The idea of a Hot Shots Golf themed table for the upstart Pinball Heroes franchise was an interesting concept on paper but was horribly executed. The core fundamentals of the game are broken. This is a horribly playing pinball game. It feels like you’re playing a video game more than a pinball game. The controls are not always responsive and the button placement is weird. There’s no easy way to put the ball in play and sometimes takes multiple attempts. The ball feels extremely floaty. It feels as if they got their physics from a balloon rather than a small metal ball.

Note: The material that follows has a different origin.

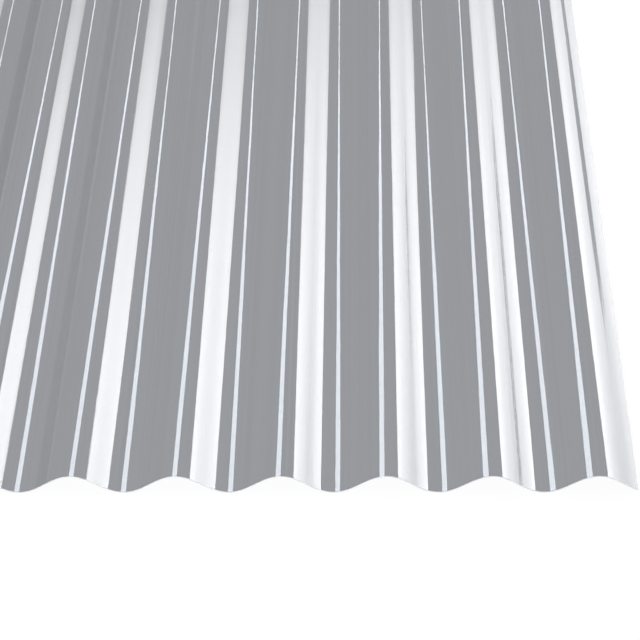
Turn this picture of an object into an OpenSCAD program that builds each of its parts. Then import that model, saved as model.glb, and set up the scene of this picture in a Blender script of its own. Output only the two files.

If the controls were a bad dream, the visual presentation is a nightmare. The issue stems from the ability to choose to play the game holding the PSP vertically or horizontally. Vertically seems like the obvious choice because it is the only option that allows you full view of the table. However, this option handicaps the button placement. The flippers are easy enough to use, but launching a ball or pausing the game is next to impossible to execute properly. The flipper buttons are assigned to the triangle and x buttons which make sense but the pause button is still the start button so unless you are in a position where you won’t have to use the flippers for the next couple of seconds, expect to lose a ball by pausing. The analog nub acts as your launcher but it’s in such an awkward position that if the ball hits in certain places, you might not have enough time to bring your hand back to use the flippers.

The control scheme is much better when playing horizontal but it is near impossible to play it that way. The game can’t show the entire table on one screen so it needs to scroll. The problem with this is that since the PSP has little height and a lot of width, the game needs to constantly scroll and it’s way too easy to lose track of the action. Instead of pausing the game for a split second between screen scrolls (a pause so short it feels seamless but just long enough that if you watch for it, you’ll notice the slightest delay) or scroll the action screen by screen to allow the player enough time to adjust, the game screen is always scrolling which can be very disorientating. It’s crucial in pinball to being able to track the ball properly and playing the game in this format makes it next to impossible to follow.

Considering the potential for this game, it goes to show how much of a disappointment the PSP is whent they can’t even get a pinball game right on the system. There is a chance you might enjoy this title but there’s an even greater chance you might throw your PSP across the room in frustration.